+++ Recorded information +++

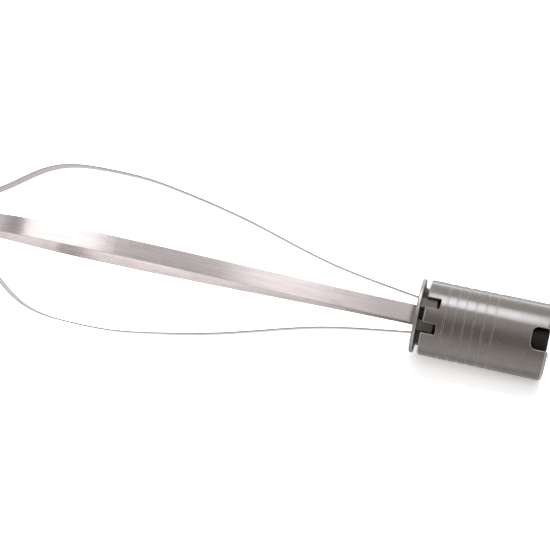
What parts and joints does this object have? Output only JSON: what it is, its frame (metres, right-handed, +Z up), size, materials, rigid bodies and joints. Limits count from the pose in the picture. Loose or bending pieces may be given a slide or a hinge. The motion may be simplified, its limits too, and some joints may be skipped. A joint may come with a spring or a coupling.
{
  "type": "immersion blender whisk attachment",
  "caption": "Balloon whisk attachment of crossed flat steel band loops in a moulded hub, with a steel end disc, a grooved grip collar, drive notches and a steel drive socket.",
  "frame": {"origin": "start of the spindle's bore, on the whisk's axis just inside the drive socket's mouth", "axes": "+X level, from the whisk's tip towards the blender; +Z up; the whisk lies as it rests, so its own axis falls 3.4 degrees towards +X"},
  "size_m": [0.2543, 0.054, 0.0551],
  "materials": {
    "moulded_grey": "satin moulded dark warm grey",
    "disc_steel": "stainless plate with fine rings",
    "hub_black": "satin moulded black",
    "band_steel": "stainless strip, brushed along its length",
    "turned_steel": "turned stainless"
  },
  "bodies": {
    "root": {"collar": "moulded_grey", "end_disc": "disc_steel", "whisk_hub": "hub_black", "outer_loop": "band_steel", "inner_loop": "band_steel", "outer_loop_pin": "turned_steel", "inner_loop_pin": "turned_steel", "drive_socket": "turned_steel", "retaining_ring": "turned_steel"}
  },
  "joints": []
}
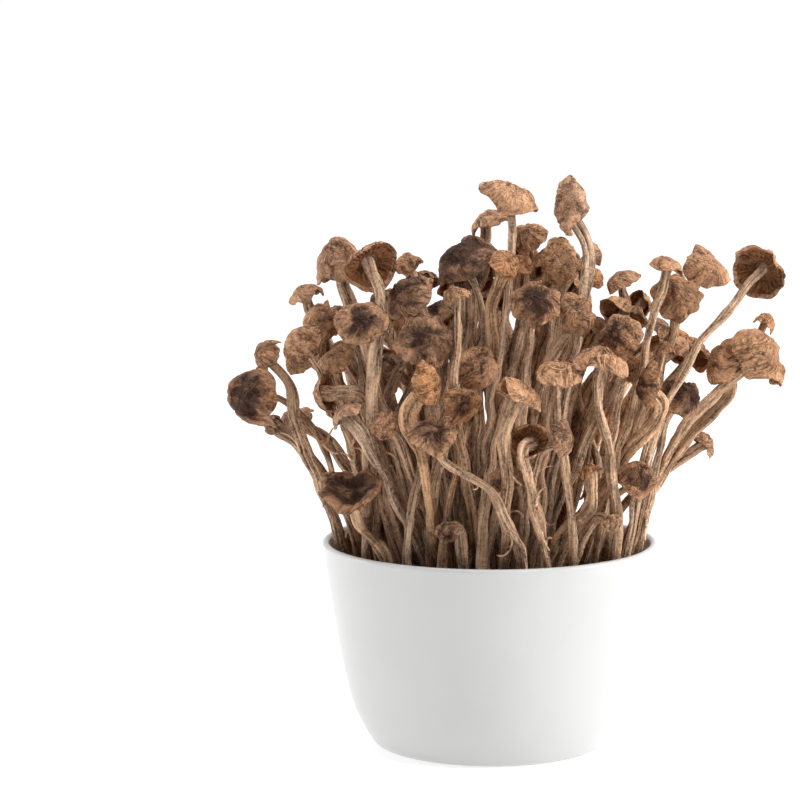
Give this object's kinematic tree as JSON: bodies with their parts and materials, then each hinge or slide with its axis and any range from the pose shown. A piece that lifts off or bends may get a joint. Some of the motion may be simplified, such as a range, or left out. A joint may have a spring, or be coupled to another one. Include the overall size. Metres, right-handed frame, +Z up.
{
  "type": "dried mushroom bunch in a bowl",
  "caption": "Bunch of dried slender-stemmed mushrooms fanned out upright in a plain round bowl: wrinkled fibrous stems, small brown domed, folded and curled caps.",
  "frame": {"origin": "middle of the bowl's flat underside", "axes": "+Z up through the bowl's middle, +X to the right and -Y to the front as the picture shows the bunch"},
  "size_m": [0.1884, 0.139, 0.1971],
  "materials": {
    "bowl": "smooth white glaze, softly glossy",
    "dried_mushroom": "dry and matt, wrinkled caps and fibrous tan stems"
  },
  "bodies": {
    "root": {"bowl": "bowl", "mushroom_27": "dried_mushroom", "mushroom_37": "dried_mushroom", "mushroom_43": "dried_mushroom", "mushroom_44": "dried_mushroom", "mushroom_45": "dried_mushroom", "mushroom_46": "dried_mushroom", "mushroom_49": "dried_mushroom", "mushroom_51": "dried_mushroom", "mushroom_52": "dried_mushroom", "mushroom_53": "dried_mushroom", "mushroom_54": "dried_mushroom", "mushroom_55": "dried_mushroom", "mushroom_56": "dried_mushroom", "mushroom_57": "dried_mushroom", "mushroom_58": "dried_mushroom", "mushroom_pair_12": "dried_mushroom", "mushroom_pair_19": "dried_mushroom", "mushroom_pair_21": "dried_mushroom", "mushroom_pair_24": "dried_mushroom", "mushroom_pair_25": "dried_mushroom", "mushroom_pair_26": "dried_mushroom", "mushroom_pair_28": "dried_mushroom", "mushroom_pair_29": "dried_mushroom", "mushroom_pair_30": "dried_mushroom", "mushroom_pair_31": "dried_mushroom", "mushroom_pair_32": "dried_mushroom", "mushroom_pair_33": "dried_mushroom", "mushroom_pair_34": "dried_mushroom", "mushroom_pair_35": "dried_mushroom", "mushroom_pair_36": "dried_mushroom", "mushroom_pair_38": "dried_mushroom", "mushroom_pair_39": "dried_mushroom", "mushroom_pair_40": "dried_mushroom", "mushroom_pair_41": "dried_mushroom", "mushroom_pair_42": "dried_mushroom", "mushroom_pair_47": "dried_mushroom", "mushroom_pair_48": "dried_mushroom", "mushroom_pair_50": "dried_mushroom", "mushroom_trio_01": "dried_mushroom", "mushroom_trio_02": "dried_mushroom", "mushroom_trio_03": "dried_mushroom", "mushroom_trio_04": "dried_mushroom", "mushroom_trio_05": "dried_mushroom", "mushroom_trio_06": "dried_mushroom", "mushroom_trio_07": "dried_mushroom", "mushroom_trio_08": "dried_mushroom", "mushroom_trio_09": "dried_mushroom", "mushroom_trio_10": "dried_mushroom", "mushroom_trio_11": "dried_mushroom", "mushroom_trio_13": "dried_mushroom", "mushroom_trio_14": "dried_mushroom", "mushroom_trio_15": "dried_mushroom", "mushroom_trio_16": "dried_mushroom", "mushroom_trio_17": "dried_mushroom", "mushroom_trio_18": "dried_mushroom", "mushroom_trio_20": "dried_mushroom", "mushroom_trio_22": "dried_mushroom", "mushroom_trio_23": "dried_mushroom"}
  },
  "joints": []
}
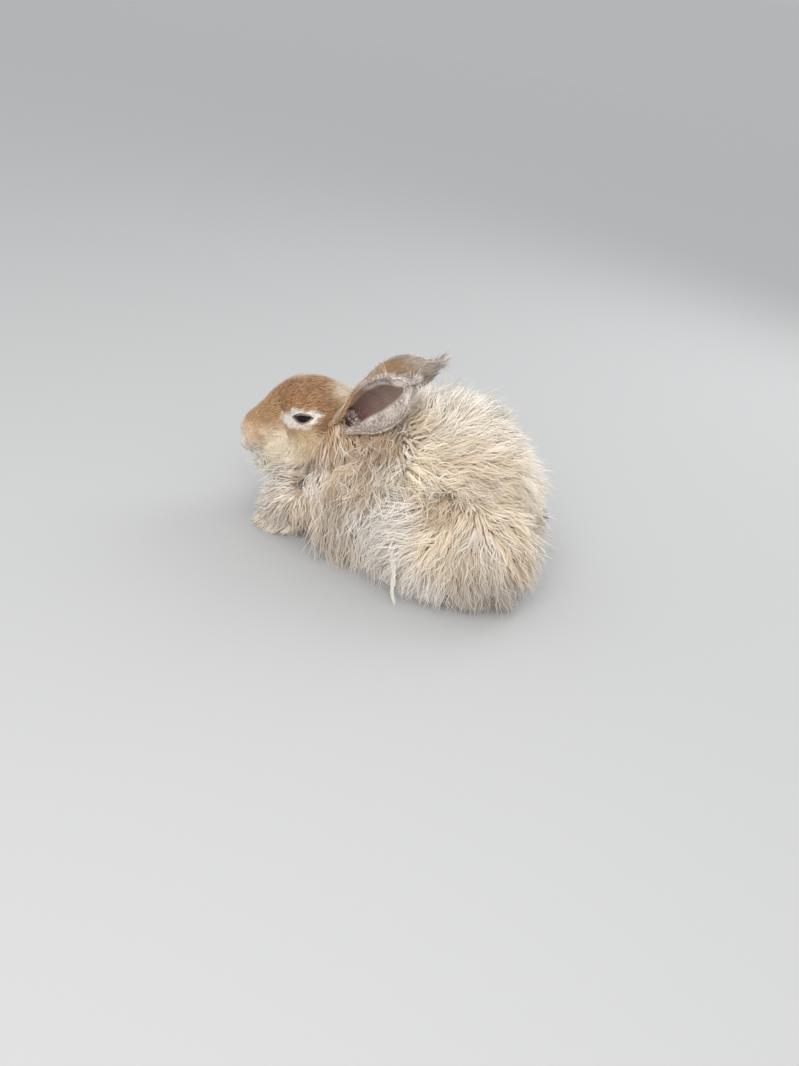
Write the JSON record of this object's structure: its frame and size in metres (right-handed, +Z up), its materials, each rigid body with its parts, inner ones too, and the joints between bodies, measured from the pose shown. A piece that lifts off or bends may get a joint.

+++

> _Exercise brief_
Each record above should be output again exactly.

> _The result_
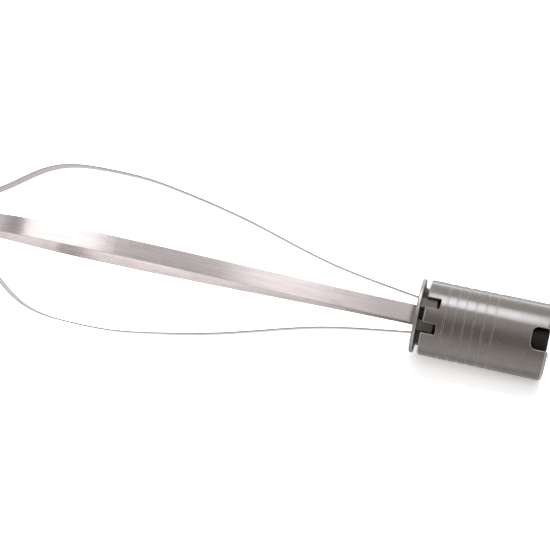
What parts and joints does this object have? Output only JSON: what it is, its frame (metres, right-handed, +Z up), size, materials, rigid bodies and joints. Limits count from the pose in the picture. Loose or bending pieces may be given a slide or a hinge. The motion may be simplified, its limits too, and some joints may be skipped. A joint may come with a spring or a coupling.
{
  "type": "immersion blender whisk attachment",
  "caption": "Balloon whisk attachment of crossed flat steel band loops in a moulded hub, with a steel end disc, a grooved grip collar, drive notches and a steel drive socket.",
  "frame": {"origin": "start of the spindle's bore, on the whisk's axis just inside the drive socket's mouth", "axes": "+X level, from the whisk's tip towards the blender; +Z up; the whisk lies as it rests, so its own axis falls 3.4 degrees towards +X"},
  "size_m": [0.2543, 0.054, 0.0551],
  "materials": {
    "moulded_grey": "satin moulded dark warm grey",
    "disc_steel": "stainless plate with fine rings",
    "hub_black": "satin moulded black",
    "band_steel": "stainless strip, brushed along its length",
    "turned_steel": "turned stainless"
  },
  "bodies": {
    "root": {"collar": "moulded_grey", "end_disc": "disc_steel", "whisk_hub": "hub_black", "outer_loop": "band_steel", "inner_loop": "band_steel", "outer_loop_pin": "turned_steel", "inner_loop_pin": "turned_steel", "drive_socket": "turned_steel", "retaining_ring": "turned_steel"}
  },
  "joints": []
}
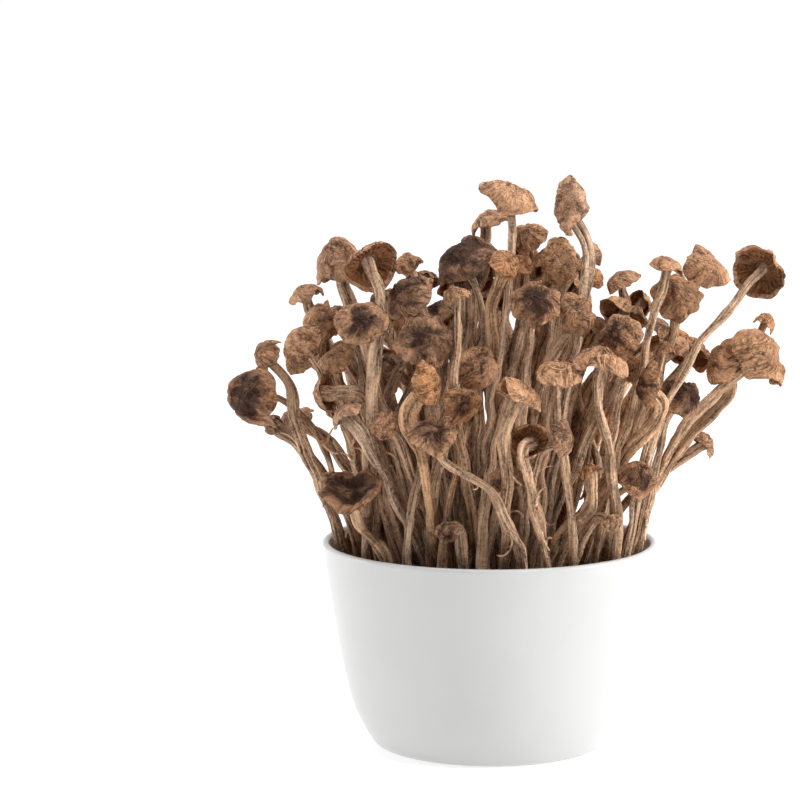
Give this object's kinematic tree as JSON: bodies with their parts and materials, then each hinge or slide with its axis and any range from the pose shown. A piece that lifts off or bends may get a joint. Some of the motion may be simplified, such as a range, or left out. A joint may have a spring, or be coupled to another one. Include the overall size. Metres, right-handed frame, +Z up.
{
  "type": "dried mushroom bunch in a bowl",
  "caption": "Bunch of dried slender-stemmed mushrooms fanned out upright in a plain round bowl: wrinkled fibrous stems, small brown domed, folded and curled caps.",
  "frame": {"origin": "middle of the bowl's flat underside", "axes": "+Z up through the bowl's middle, +X to the right and -Y to the front as the picture shows the bunch"},
  "size_m": [0.1884, 0.139, 0.1971],
  "materials": {
    "bowl": "smooth white glaze, softly glossy",
    "dried_mushroom": "dry and matt, wrinkled caps and fibrous tan stems"
  },
  "bodies": {
    "root": {"bowl": "bowl", "mushroom_27": "dried_mushroom", "mushroom_37": "dried_mushroom", "mushroom_43": "dried_mushroom", "mushroom_44": "dried_mushroom", "mushroom_45": "dried_mushroom", "mushroom_46": "dried_mushroom", "mushroom_49": "dried_mushroom", "mushroom_51": "dried_mushroom", "mushroom_52": "dried_mushroom", "mushroom_53": "dried_mushroom", "mushroom_54": "dried_mushroom", "mushroom_55": "dried_mushroom", "mushroom_56": "dried_mushroom", "mushroom_57": "dried_mushroom", "mushroom_58": "dried_mushroom", "mushroom_pair_12": "dried_mushroom", "mushroom_pair_19": "dried_mushroom", "mushroom_pair_21": "dried_mushroom", "mushroom_pair_24": "dried_mushroom", "mushroom_pair_25": "dried_mushroom", "mushroom_pair_26": "dried_mushroom", "mushroom_pair_28": "dried_mushroom", "mushroom_pair_29": "dried_mushroom", "mushroom_pair_30": "dried_mushroom", "mushroom_pair_31": "dried_mushroom", "mushroom_pair_32": "dried_mushroom", "mushroom_pair_33": "dried_mushroom", "mushroom_pair_34": "dried_mushroom", "mushroom_pair_35": "dried_mushroom", "mushroom_pair_36": "dried_mushroom", "mushroom_pair_38": "dried_mushroom", "mushroom_pair_39": "dried_mushroom", "mushroom_pair_40": "dried_mushroom", "mushroom_pair_41": "dried_mushroom", "mushroom_pair_42": "dried_mushroom", "mushroom_pair_47": "dried_mushroom", "mushroom_pair_48": "dried_mushroom", "mushroom_pair_50": "dried_mushroom", "mushroom_trio_01": "dried_mushroom", "mushroom_trio_02": "dried_mushroom", "mushroom_trio_03": "dried_mushroom", "mushroom_trio_04": "dried_mushroom", "mushroom_trio_05": "dried_mushroom", "mushroom_trio_06": "dried_mushroom", "mushroom_trio_07": "dried_mushroom", "mushroom_trio_08": "dried_mushroom", "mushroom_trio_09": "dried_mushroom", "mushroom_trio_10": "dried_mushroom", "mushroom_trio_11": "dried_mushroom", "mushroom_trio_13": "dried_mushroom", "mushroom_trio_14": "dried_mushroom", "mushroom_trio_15": "dried_mushroom", "mushroom_trio_16": "dried_mushroom", "mushroom_trio_17": "dried_mushroom", "mushroom_trio_18": "dried_mushroom", "mushroom_trio_20": "dried_mushroom", "mushroom_trio_22": "dried_mushroom", "mushroom_trio_23": "dried_mushroom"}
  },
  "joints": []
}
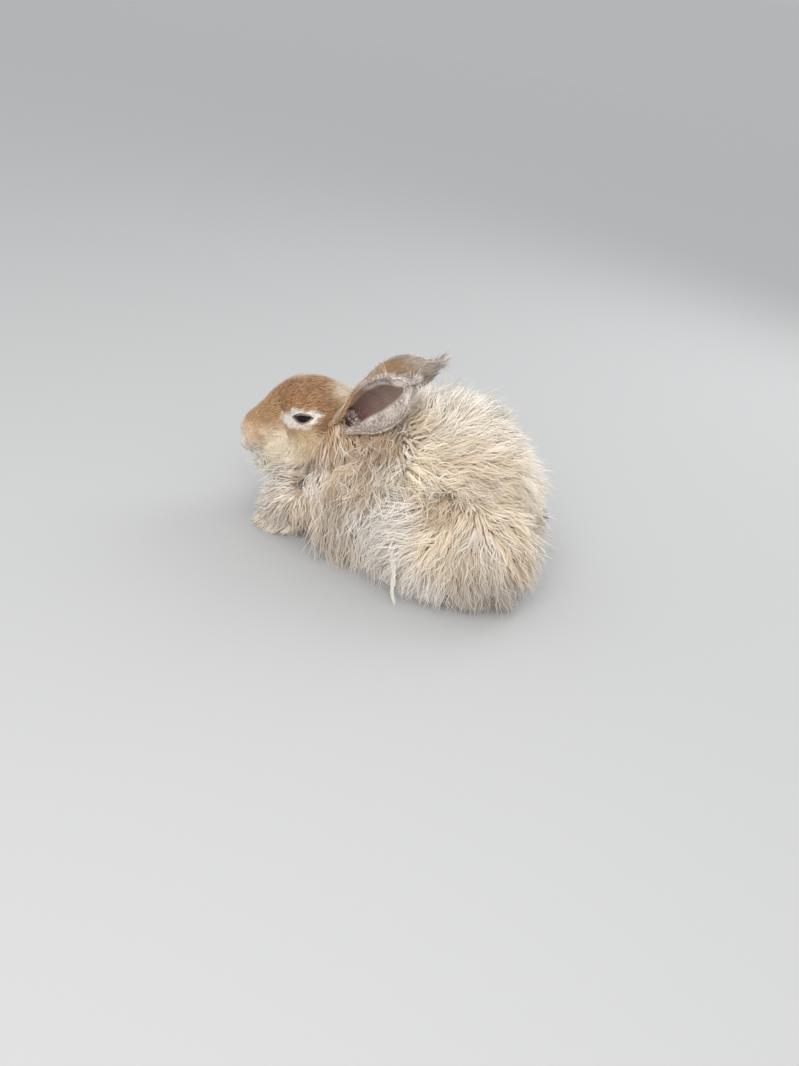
Write the JSON record of this object's structure: its frame and size in metres (right-handed, +Z up), its materials, each rigid body with its parts, inner ones too, and the joints between bodies, measured from the pose shown. A piece that lifts off or bends may get a joint.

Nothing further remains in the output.